With regard to Iran’s ballistic missile test, the reality is far less alarming than Flynn’s words suggest. The nuclear deal itself doesn’t prohibit these missile tests. And as Dan Joyner, professor of international law at the University of Alabama School of Law, explains, “the assertion that Iran’s ballistic missile tests…violate UN Security Council resolutions is incorrect because, as of Implementation Day, all UNSCR’s adopted prior to that date regarding Iran are terminated except for Resolution 2231. And the language that Resolution 2231 employs in addressing Iran’s ballistic missile activity is legally nonbinding language…[T]here can thus be no violation of a legal obligation that doesn’t exist.”
As The Wall Street Journal reports, “UN Security Council Resolution 2231, which endorsed the deal, ‘called upon’ Iran to avoid any activity related to missiles designed to be capable of carrying nuclear warheads.” It’s hard to confirm one way or the other, but for what it’s worth Iranian Foreign Minister Javad Zarif told the Journal that none of Iran’s missiles are designed to carry a nuclear warhead and the tests involved “conventional warheads that are within the legitimate defense domain.” Given that Iran has verifiably rolled back its nuclear enrichment program over the past year, it makes sense that they would have little interest in designing missiles that can carry nuclear warheads, especially given the added international scrutiny it would needlessly attract.

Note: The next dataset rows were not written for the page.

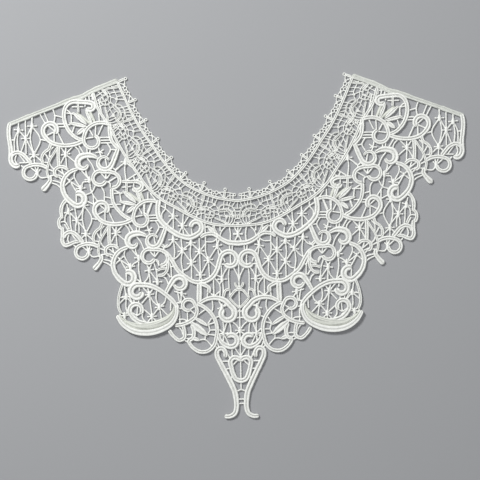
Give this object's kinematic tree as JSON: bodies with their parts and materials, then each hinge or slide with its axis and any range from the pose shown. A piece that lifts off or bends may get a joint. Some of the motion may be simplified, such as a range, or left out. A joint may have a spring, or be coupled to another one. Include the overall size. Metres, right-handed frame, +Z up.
{
  "type": "lace collar",
  "caption": "Flat guipure lace collar: scroll-work wings joined by thin brides, a net neck band with picots, padded crescents and a pointed pendant.",
  "frame": {"origin": "on the underside, at the centre front of the neck cord", "axes": "+X to the right as one looks down on the collar, +Y to the back of the neck, +Z up from the surface it lies on"},
  "size_m": [0.3608, 0.2697, 0.0028],
  "materials": {
    "cord": "off-white satin-stitched cord, matte",
    "net": "off-white thread net, matte",
    "satin": "off-white padded satin stitch, soft sheen"
  },
  "bodies": {
    "root": {"shoulder_bar_left": "cord", "shoulder_bar_right": "cord", "neck_band": "net", "neck_edging": "net", "crescent_left": "satin", "crescent_right": "satin", "wing_upper_left": "cord", "wing_upper_right": "cord", "wing_lower_left": "cord", "wing_lower_right": "cord", "front_panel": "cord", "lobe_left": "cord", "lobe_right": "cord", "bow_left": "cord", "bow_right": "cord", "pendant": "cord"}
  },
  "joints": []
}
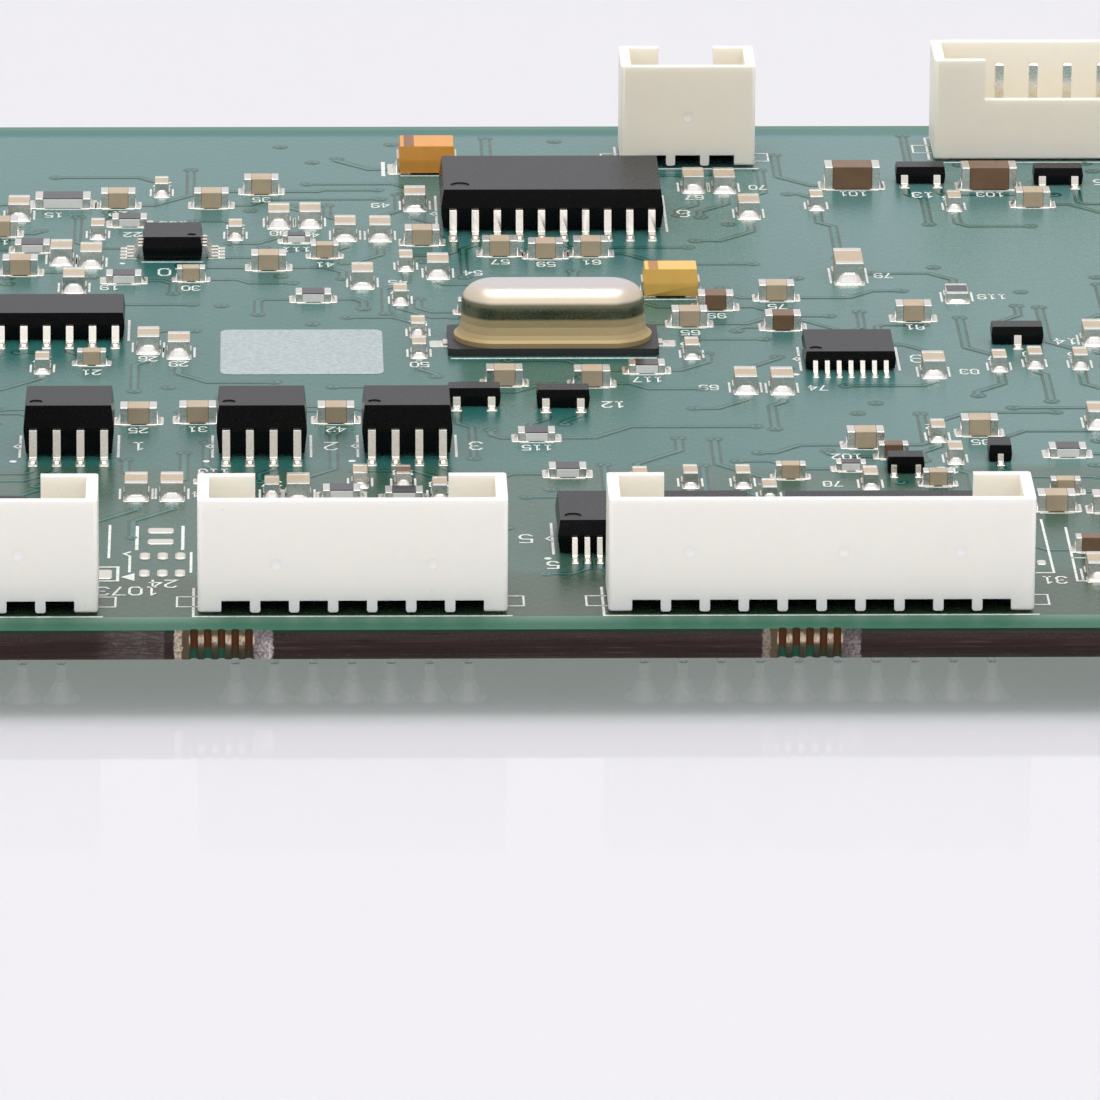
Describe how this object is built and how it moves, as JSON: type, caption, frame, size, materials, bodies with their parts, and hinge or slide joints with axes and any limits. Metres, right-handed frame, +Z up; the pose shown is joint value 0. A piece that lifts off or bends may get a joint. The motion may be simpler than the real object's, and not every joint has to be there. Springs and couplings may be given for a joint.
{
  "type": "printed circuit board",
  "caption": "Rectangular green circuit board with shrouded pin headers along its edges, surface-mounted circuits, a metal-can crystal and chip parts, standing on its pin tips.",
  "frame": {"origin": "centre of the footprint, on the plane the pin tips stand on", "axes": "+Z up out of the component side, +Y from the front edge with three headers to the rear edge, +X to the right along the front edge"},
  "size_m": [0.1, 0.096, 0.0096],
  "materials": {
    "board_laminate": "glass-epoxy laminate, brown-grey cut edges, glossy green solder mask on both faces",
    "header_nylon": "ivory moulded nylon, fine satin",
    "tinned_pins": "tin plated square pins",
    "solder": "bright solder",
    "tinned_leads": "tin plated leads and ends",
    "can_metal": "polished nickel-plated can",
    "base_plastic": "black moulded",
    "ic_moulding": "black epoxy moulding, fine matt",
    "orange_moulding": "orange epoxy moulding",
    "yellow_moulding": "yellow epoxy moulding",
    "capacitor_ceramic": "fired tan ceramic",
    "brown_ceramic": "fired brown ceramic",
    "resistor_ceramic": "white alumina",
    "resistor_coat": "black glaze"
  },
  "bodies": {
    "root": {"board": "board_laminate", "brown_capacitor_bodies": "brown_ceramic", "brown_capacitor_terminals": "tinned_leads", "chip_capacitor_bodies": "capacitor_ceramic", "chip_capacitor_terminals": "tinned_leads", "chip_resistor_bodies": "resistor_ceramic", "chip_resistor_coats": "resistor_coat", "chip_resistor_terminals": "tinned_leads", "crystal_base": "base_plastic", "crystal_can": "can_metal", "crystal_terminals": "tinned_leads", "diode_body": "ic_moulding", "diode_leads": "tinned_leads", "fine_pitch_ic_bodies": "ic_moulding", "fine_pitch_ic_leads": "tinned_leads", "left_header_housing": "header_nylon", "left_header_pins": "tinned_pins", "left_header_solder": "solder", "middle_header_housing": "header_nylon", "middle_header_pins": "tinned_pins", "middle_header_solder": "solder", "narrow_ic_body": "ic_moulding", "narrow_ic_leads": "tinned_leads", "optocoupler_bodies": "ic_moulding", "optocoupler_leads": "tinned_leads", "rear_small_header_housing": "header_nylon", "rear_small_header_pins": "tinned_pins", "rear_small_header_solder": "solder", "rear_wide_header_housing": "header_nylon", "rear_wide_header_pins": "tinned_pins", "rear_wide_header_solder": "solder", "right_header_housing": "header_nylon", "right_header_pins": "tinned_pins", "right_header_solder": "solder", "small_ic_body": "ic_moulding", "small_ic_leads": "tinned_leads", "small_transistor_body": "ic_moulding", "small_transistor_leads": "tinned_leads", "tantalum_capacitor_orange": "orange_moulding", "tantalum_capacitor_yellow": "yellow_moulding", "tantalum_terminals": "tinned_leads", "thin_ic_body": "ic_moulding", "thin_ic_leads": "tinned_leads", "transistor_bodies": "ic_moulding", "transistor_leads": "tinned_leads", "wide_ic_body": "ic_moulding", "wide_ic_leads": "tinned_leads"}
  },
  "joints": []
}
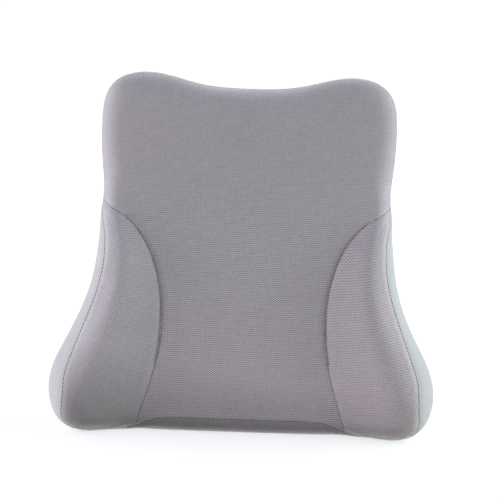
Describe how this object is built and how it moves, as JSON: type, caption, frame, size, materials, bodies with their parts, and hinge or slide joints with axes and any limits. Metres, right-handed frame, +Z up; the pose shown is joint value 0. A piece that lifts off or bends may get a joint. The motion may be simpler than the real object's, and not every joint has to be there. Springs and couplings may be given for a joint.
{
  "type": "lumbar support cushion",
  "caption": "Contoured foam lumbar cushion in a zipped grey knit cover, with padded side wings and an elastic strap with a side-release buckle across its back.",
  "frame": {"origin": "on the base plane, midway along the base, 60 mm in front of the back plane", "axes": "+X to the right seen from the front, -Y towards the sitter, +Z up"},
  "size_m": [0.4196, 0.1328, 0.3884],
  "materials": {
    "foam": "open-cell viscoelastic foam, matt",
    "liner": "thin stretch jersey",
    "front_knit": "fine diamond-pattern spacer knit, warm grey",
    "side_knit": "smooth light grey knit",
    "back_mesh": "open charcoal spacer mesh",
    "thread": "dark grey polyester thread",
    "zip_tape": "woven tape",
    "zip_teeth": "moulded nylon",
    "zip_metal": "dark painted die-cast metal",
    "elastic": "ribbed woven elastic",
    "webbing": "woven nylon webbing",
    "buckle": "moulded acetal, fine satin texture",
    "label": "white satin, blank"
  },
  "bodies": {
    "cushion": {"foam_core": "foam", "inner_liner": "liner", "front_panel": "front_knit", "wing_panel_left": "front_knit", "wing_panel_right": "front_knit", "side_strip": "side_knit", "base_panel": "front_knit", "back_panel": "back_mesh", "back_lower_panel": "back_mesh", "thread_front_border": "thread", "thread_back_border": "thread", "thread_wing_left": "thread", "thread_wing_right": "thread", "zip_tape_upper": "zip_tape", "zip_tape_lower": "zip_tape", "zip_teeth_upper": "zip_teeth", "zip_teeth_lower": "zip_teeth", "zip_stops": "zip_metal", "care_label": "label", "elastic_band_left": "elastic", "elastic_band_right": "elastic"},
    "strap_mid": {"webbing_left": "webbing", "webbing_right": "webbing", "buckle_socket": "buckle"},
    "plug": {"buckle_plug": "buckle"},
    "arm_upper": {"buckle_arm_upper": "buckle"},
    "arm_lower": {"buckle_arm_lower": "buckle"},
    "adjuster": {"strap_adjuster": "buckle"},
    "zip_slider": {"zip_slider": "zip_metal"},
    "zip_pull": {"zip_pull_tab": "zip_metal"}
  },
  "joints": [
    {"name": "strap_pull", "type": "slide", "parent": "cushion", "child": "strap_mid", "axis": [0, 1, 0], "range_m": [0, 0.09], "stiffness_N_per_m": 60, "deforming": ["elastic_band_left", "elastic_band_right"]},
    {"name": "buckle_release", "type": "slide", "parent": "strap_mid", "child": "plug", "axis": [1, 0, 0], "range_m": [0, 0.03], "deforming": ["webbing_right", "buckle_arm_upper", "buckle_arm_lower"]},
    {"name": "arm_upper_squeeze", "type": "hinge", "parent": "plug", "child": "arm_upper", "pos_m": [0.014, 0.0648, 0.1902], "axis": [0, 1, 0], "range_deg": [-10, 0], "stiffness_Nm_per_rad": 0.05},
    {"name": "arm_lower_squeeze", "type": "hinge", "parent": "plug", "child": "arm_lower", "pos_m": [0.014, 0.0648, 0.1698], "axis": [0, 1, 0], "range_deg": [0, 10], "stiffness_Nm_per_rad": 0.05},
    {"name": "adjuster_slide", "type": "slide", "parent": "strap_mid", "child": "adjuster", "axis": [1, 0, 0], "range_m": [-0.026, 0]},
    {"name": "zip_slide", "type": "slide", "parent": "cushion", "child": "zip_slider", "axis": [-1, 0, 0], "range_m": [0, 0.28], "deforming": ["zip_teeth_upper", "zip_teeth_lower"]},
    {"name": "zip_pull_flip", "type": "hinge", "parent": "zip_slider", "child": "zip_pull", "pos_m": [0.141, 0.0632, 0.038], "axis": [0, 0, 1], "range_deg": [0, 172]}
  ]
}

Flynn’s statement indicates an eagerness to stir up tensions with Iran over relatively innocuous issues. This will undoubtedly be perceived in Tehran as threatening, thereby bolstering the more hawkish voices in Iran and undermining the future viability of the Iran nuclear deal, despite the fact that, as the International Crisis Group recently reiterated, “It has delivered so far on its narrow objective: effectively and verifiably blocking all potential pathways for Iran to race toward nuclear weapons.”